### TASK
Extract all of the data and reproduce it precisely.
— START OF INFORMATION SUPPLIED —
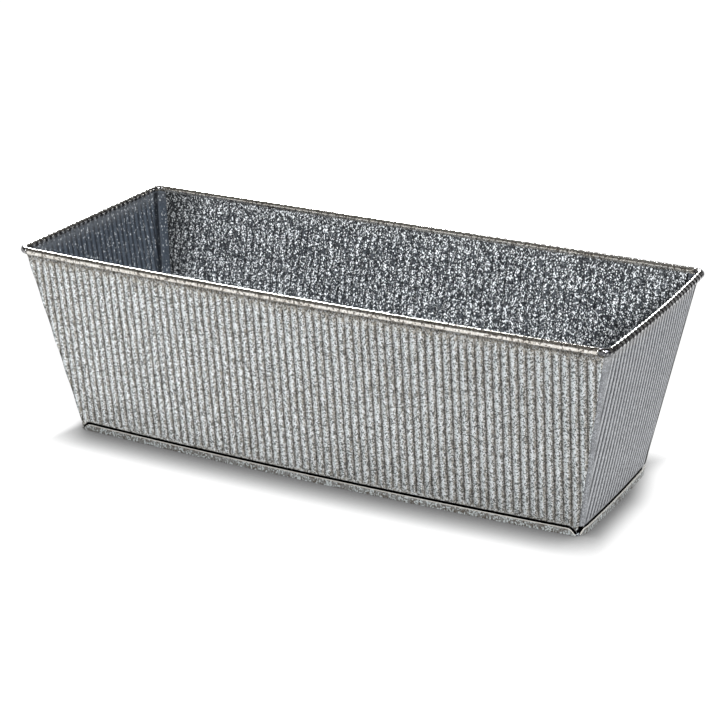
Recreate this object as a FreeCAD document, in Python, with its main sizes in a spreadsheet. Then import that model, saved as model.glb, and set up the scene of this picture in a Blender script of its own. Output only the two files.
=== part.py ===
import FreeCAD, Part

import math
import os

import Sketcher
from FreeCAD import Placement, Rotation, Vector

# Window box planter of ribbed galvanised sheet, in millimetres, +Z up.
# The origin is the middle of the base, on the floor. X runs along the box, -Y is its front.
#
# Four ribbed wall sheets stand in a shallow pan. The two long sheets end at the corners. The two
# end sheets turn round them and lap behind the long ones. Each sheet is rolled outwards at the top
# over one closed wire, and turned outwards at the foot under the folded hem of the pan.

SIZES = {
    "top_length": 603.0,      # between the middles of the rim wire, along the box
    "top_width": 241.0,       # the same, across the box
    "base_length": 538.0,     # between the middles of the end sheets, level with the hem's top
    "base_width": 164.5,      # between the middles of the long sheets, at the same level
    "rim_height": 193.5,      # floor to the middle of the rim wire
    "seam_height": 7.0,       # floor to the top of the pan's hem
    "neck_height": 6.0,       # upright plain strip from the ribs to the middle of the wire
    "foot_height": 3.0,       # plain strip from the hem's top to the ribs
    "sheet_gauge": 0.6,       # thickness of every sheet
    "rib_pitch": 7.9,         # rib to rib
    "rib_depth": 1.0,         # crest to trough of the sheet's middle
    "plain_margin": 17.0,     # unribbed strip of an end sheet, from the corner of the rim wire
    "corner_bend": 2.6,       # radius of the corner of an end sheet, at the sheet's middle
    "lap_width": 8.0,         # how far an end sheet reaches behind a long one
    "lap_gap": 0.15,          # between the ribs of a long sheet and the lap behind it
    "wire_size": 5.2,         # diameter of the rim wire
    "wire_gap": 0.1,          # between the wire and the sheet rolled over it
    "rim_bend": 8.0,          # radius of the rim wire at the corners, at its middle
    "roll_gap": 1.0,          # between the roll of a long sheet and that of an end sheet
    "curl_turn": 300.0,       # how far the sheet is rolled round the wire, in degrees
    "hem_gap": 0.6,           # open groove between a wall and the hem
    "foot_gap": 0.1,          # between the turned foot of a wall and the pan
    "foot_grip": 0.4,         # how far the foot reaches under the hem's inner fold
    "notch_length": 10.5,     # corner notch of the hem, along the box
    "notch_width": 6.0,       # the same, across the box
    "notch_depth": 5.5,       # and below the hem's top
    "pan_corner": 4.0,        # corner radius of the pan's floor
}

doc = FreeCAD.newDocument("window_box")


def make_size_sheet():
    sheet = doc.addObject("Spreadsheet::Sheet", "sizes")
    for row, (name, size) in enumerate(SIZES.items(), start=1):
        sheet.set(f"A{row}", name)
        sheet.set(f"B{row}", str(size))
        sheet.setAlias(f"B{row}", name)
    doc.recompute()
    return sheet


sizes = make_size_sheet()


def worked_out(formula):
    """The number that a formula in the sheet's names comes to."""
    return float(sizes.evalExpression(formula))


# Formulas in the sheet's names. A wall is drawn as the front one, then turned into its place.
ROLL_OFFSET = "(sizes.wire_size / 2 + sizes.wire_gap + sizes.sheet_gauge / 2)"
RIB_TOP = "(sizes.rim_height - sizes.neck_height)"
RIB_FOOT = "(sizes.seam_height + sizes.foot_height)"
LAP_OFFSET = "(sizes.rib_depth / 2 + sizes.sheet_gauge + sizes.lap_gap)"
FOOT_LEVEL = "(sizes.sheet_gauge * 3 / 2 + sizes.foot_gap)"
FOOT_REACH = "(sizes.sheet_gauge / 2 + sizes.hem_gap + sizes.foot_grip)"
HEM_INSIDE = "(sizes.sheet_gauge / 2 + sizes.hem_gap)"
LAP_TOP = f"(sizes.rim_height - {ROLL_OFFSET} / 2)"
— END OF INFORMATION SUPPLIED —
### TASK OUTPUT
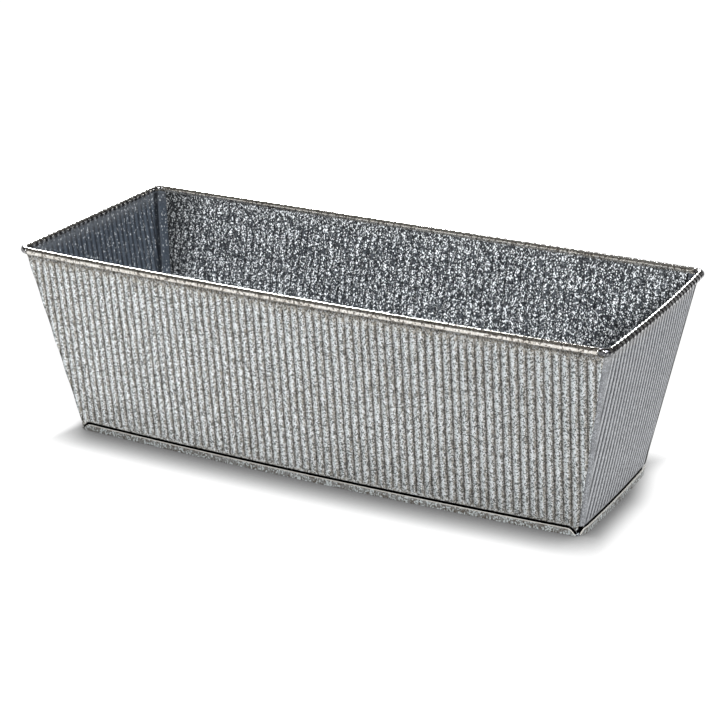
Recreate this object as a FreeCAD document, in Python, with its main sizes in a spreadsheet. Then import that model, saved as model.glb, and set up the scene of this picture in a Blender script of its own. Output only the two files.
=== part.py ===
import FreeCAD, Part

import math
import os

import Sketcher
from FreeCAD import Placement, Rotation, Vector

# Window box planter of ribbed galvanised sheet, in millimetres, +Z up.
# The origin is the middle of the base, on the floor. X runs along the box, -Y is its front.
#
# Four ribbed wall sheets stand in a shallow pan. The two long sheets end at the corners. The two
# end sheets turn round them and lap behind the long ones. Each sheet is rolled outwards at the top
# over one closed wire, and turned outwards at the foot under the folded hem of the pan.

SIZES = {
    "top_length": 603.0,      # between the middles of the rim wire, along the box
    "top_width": 241.0,       # the same, across the box
    "base_length": 538.0,     # between the middles of the end sheets, level with the hem's top
    "base_width": 164.5,      # between the middles of the long sheets, at the same level
    "rim_height": 193.5,      # floor to the middle of the rim wire
    "seam_height": 7.0,       # floor to the top of the pan's hem
    "neck_height": 6.0,       # upright plain strip from the ribs to the middle of the wire
    "foot_height": 3.0,       # plain strip from the hem's top to the ribs
    "sheet_gauge": 0.6,       # thickness of every sheet
    "rib_pitch": 7.9,         # rib to rib
    "rib_depth": 1.0,         # crest to trough of the sheet's middle
    "plain_margin": 17.0,     # unribbed strip of an end sheet, from the corner of the rim wire
    "corner_bend": 2.6,       # radius of the corner of an end sheet, at the sheet's middle
    "lap_width": 8.0,         # how far an end sheet reaches behind a long one
    "lap_gap": 0.15,          # between the ribs of a long sheet and the lap behind it
    "wire_size": 5.2,         # diameter of the rim wire
    "wire_gap": 0.1,          # between the wire and the sheet rolled over it
    "rim_bend": 8.0,          # radius of the rim wire at the corners, at its middle
    "roll_gap": 1.0,          # between the roll of a long sheet and that of an end sheet
    "curl_turn": 300.0,       # how far the sheet is rolled round the wire, in degrees
    "hem_gap": 0.6,           # open groove between a wall and the hem
    "foot_gap": 0.1,          # between the turned foot of a wall and the pan
    "foot_grip": 0.4,         # how far the foot reaches under the hem's inner fold
    "notch_length": 10.5,     # corner notch of the hem, along the box
    "notch_width": 6.0,       # the same, across the box
    "notch_depth": 5.5,       # and below the hem's top
    "pan_corner": 4.0,        # corner radius of the pan's floor
}

doc = FreeCAD.newDocument("window_box")


def make_size_sheet():
    sheet = doc.addObject("Spreadsheet::Sheet", "sizes")
    for row, (name, size) in enumerate(SIZES.items(), start=1):
        sheet.set(f"A{row}", name)
        sheet.set(f"B{row}", str(size))
        sheet.setAlias(f"B{row}", name)
    doc.recompute()
    return sheet


sizes = make_size_sheet()


def worked_out(formula):
    """The number that a formula in the sheet's names comes to."""
    return float(sizes.evalExpression(formula))


# Formulas in the sheet's names. A wall is drawn as the front one, then turned into its place.
ROLL_OFFSET = "(sizes.wire_size / 2 + sizes.wire_gap + sizes.sheet_gauge / 2)"
RIB_TOP = "(sizes.rim_height - sizes.neck_height)"
RIB_FOOT = "(sizes.seam_height + sizes.foot_height)"
LAP_OFFSET = "(sizes.rib_depth / 2 + sizes.sheet_gauge + sizes.lap_gap)"
FOOT_LEVEL = "(sizes.sheet_gauge * 3 / 2 + sizes.foot_gap)"
FOOT_REACH = "(sizes.sheet_gauge / 2 + sizes.hem_gap + sizes.foot_grip)"
HEM_INSIDE = "(sizes.sheet_gauge / 2 + sizes.hem_gap)"
LAP_TOP = f"(sizes.rim_height - {ROLL_OFFSET} / 2)"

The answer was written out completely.